Automotive suppliers, electric vehicle manufactures, and power companies have expressed support for the clean car program. A coalition including electric vehicle manufacturers Workhorse and Tesla filed a lawsuit challenging the determination to weaken the existing standards – a regulatory precursor to the forthcoming proposed rule.

The United Automobile Workers has noted that their members “know firsthand” that these standards “have spurred investments in new products that employ tens of thousands of our members.” UAW President Dennis Williams recently stated that he did not support the administration’s efforts to rollback these standards:

“We had an agreement … I don’t think that we ought to be rolling back the standards. I think we ought to use some common sense here.”

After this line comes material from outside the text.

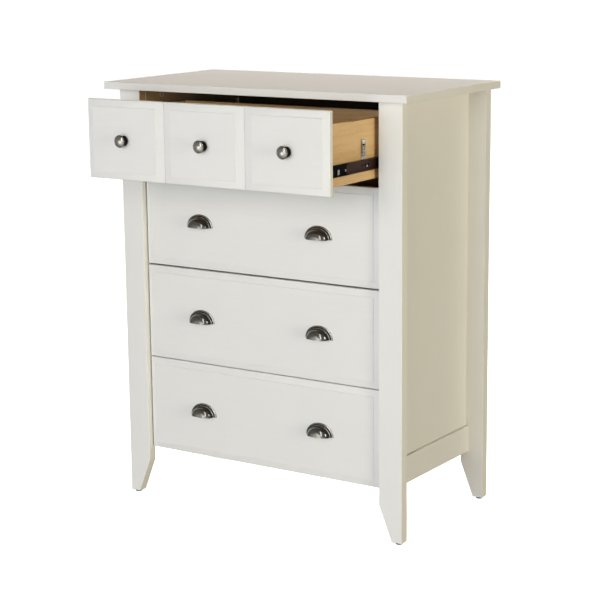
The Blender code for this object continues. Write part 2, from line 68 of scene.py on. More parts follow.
# =====================================================================
# node helpers
# =====================================================================
class Graph:
    """Short-hand for building the node tree of a material or a world."""

    def __init__(self, owner):
        owner.use_nodes = True
        self.nodes = owner.node_tree.nodes
        self.link = owner.node_tree.links.new
        self.nodes.clear()

    def add(self, kind, **props):
        node = self.nodes.new("ShaderNode" + kind)
        for key, value in props.items():
            setattr(node, key, value)
        return node

    def feed(self, socket, value):
        """Give a socket a number, an RGB colour or a link."""
        if isinstance(value, (int, float)):
            socket.default_value = value
        elif isinstance(value, tuple):
            socket.default_value = (*value, 1)
        else:
            self.link(value, socket)

    def coords(self, scale=(1, 1, 1)):
        source = self.add("TexCoord")
        mapping = self.add("Mapping")
        mapping.inputs["Scale"].default_value = scale
        self.link(source.outputs["Object"], mapping.inputs["Vector"])
        return mapping.outputs[0]

    def noise(self, vector, scale, detail=3.0, rough=0.5, distortion=0.0):
        node = self.add("TexNoise")
        node.inputs["Scale"].default_value = scale
        node.inputs["Detail"].default_value = detail
        node.inputs["Roughness"].default_value = rough
        node.inputs["Distortion"].default_value = distortion
        self.link(vector, node.inputs["Vector"])
        return node.outputs["Fac"]

    def ramp(self, factor, stops):
        """Colour ramp; stops are (position, RGB)."""
        node = self.add("ValToRGB")
        elements = node.color_ramp.elements
        while len(elements) > 1:
            elements.remove(elements[-1])
        elements[0].position = stops[0][0]
        elements[0].color = (*stops[0][1], 1)
        for position, colour in stops[1:]:
            elements.new(position).color = (*colour, 1)
        self.link(factor, node.inputs[0])
        return node.outputs[0]

    def map_range(self, value, span, to, **props):
        """Map the (min, max) of span onto those of to."""
        node = self.add("MapRange", **props)
        for i, limit in enumerate((*span, *to)):
            node.inputs[i + 1].default_value = limit
        self.link(value, node.inputs[0])
        return node.outputs[0]

    def fade(self, value, span, to):
        return self.map_range(value, span, to, interpolation_type="SMOOTHSTEP")

    def math(self, operation, first, second):
        node = self.add("Math", operation=operation)
        self.feed(node.inputs[0], first)
        self.feed(node.inputs[1], second)
        return node.outputs[0]

    def weighted_sum(self, first, first_weight, second, second_weight):
        return self.math("ADD", self.math("MULTIPLY", first, first_weight),
                         self.math("MULTIPLY", second, second_weight))

    def mix(self, factor, first, second, blend="MIX"):
        node = self.add("Mix", data_type="RGBA", blend_type=blend)
        # sockets 6 and 7 are the colour pair
        for index, value in ((0, factor), (6, first), (7, second)):
            self.feed(node.inputs[index], value)
        return node.outputs[2]

    def bump(self, height, strength, distance, normal=None):
        node = self.add("Bump")
        node.inputs["Strength"].default_value = strength
        node.inputs["Distance"].default_value = distance
        self.link(height, node.inputs["Height"])
        if normal is not None:
            self.link(normal, node.inputs["Normal"])
        return node.outputs[0]


class Look(Graph):
    """A new material with one Principled shader."""

    SOCKETS = {"base": "Base Color", "rough": "Roughness", "metal": "Metallic",
               "normal": "Normal", "spec": "Specular IOR Level"}

    def __init__(self, name):
        self.material = bpy.data.materials.new(name)
        super().__init__(self.material)
        output = self.add("OutputMaterial")
        self.principled = self.add("BsdfPrincipled")
        self.link(self.principled.outputs[0], output.inputs[0])

    def finish(self, **values):
        for key, value in values.items():
            self.feed(self.principled.inputs[self.SOCKETS[key]], value)
        return self.material


def grain_scale(axis, along=0.06, across=1):
    """Texture scale that draws a pattern out along one axis."""
    return tuple(along if name == axis else across for name in "xyz")


def lit(stops, light):
    """Ramp stops with every colour multiplied by light."""
    return [(position, tuple(value * light for value in colour))
            for position, colour in stops]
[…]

State leadership is at risk

The proposed rule reportedly takes aim at long-standing state authority to enforce tougher standards than those implemented at the federal level.

Over the last half century, state leadership has played a key role in spurring the development and deployment of clean car solutions like smog-fighting catalytic converters.

Under long-standing provisions in the Clean Air Act, California has authority to set its own vehicle pollution standards, and other states are authorized to adopt these standards. Today more than a third of U.S. new car sales are covered by the coalition of states that have committed to protective clean car standards: California, Colorado, Connecticut, Delaware, Maine, Maryland, Massachusetts, New Jersey, New York, Oregon, Pennsylvania, Rhode Island, Washington, and Vermont.

Automaker public comments recognize this history and have committed to working with California to build a path forward. Yet the proposed rule would attack and stifle these successful state-led programs.

It’s time to move forward, not head in reverse

Strong Clean Car Standards save families money at the gas pump while also giving us cleaner air to breathe, helping protect us from the growing threat of climate change, and driving the technological innovation that leads to jobs and economic growth.

We should be strengthening our clean car standards, not hitting the brakes.